Our second spring here, I made a full garden layout in a spreadsheet. Companion planting, crop rotation zones, a three-year soil amendment schedule, bed labels, succession planting dates. It took me probably six hours across several evenings. I was very pleased with it.

We followed it for approximately six weeks. Then June got out—she’s the calm one, which somehow makes her escapes more disorienting—and ate the entire northwest quadrant of the plan before we noticed. Then we had an unexpected stretch of heat in May that killed the lettuce I’d planned to harvest in June. Then Ben got a good deal on six tomato starts from a neighbor who was moving and we planted them without checking where they were supposed to go according to the spreadsheet.

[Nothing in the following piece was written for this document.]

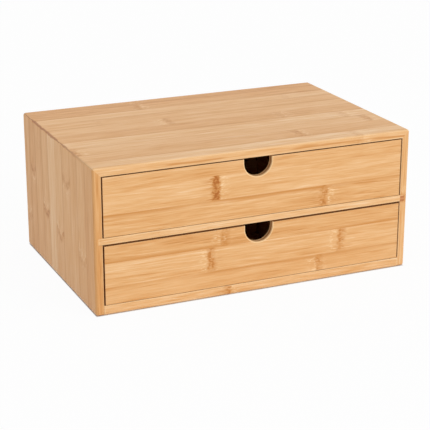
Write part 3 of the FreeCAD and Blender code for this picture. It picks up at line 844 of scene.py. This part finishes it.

I don’t know where the spreadsheet is. I looked for it last fall and couldn’t find it. We now place beds where we have room, plant what we have seeds for, and write down what worked in the journal that is mostly complaints about squash bugs. This is worse as a system and roughly equivalent in output. I have thought about making a new spreadsheet several times and have not done it.

Yesterday I moved one of the concrete block beds about three feet to the west because it wasn’t getting enough afternoon sun. It’s sitting on bare ground now with the plants still in it, waiting to be replanted into the adjusted position. I haven’t done that yet.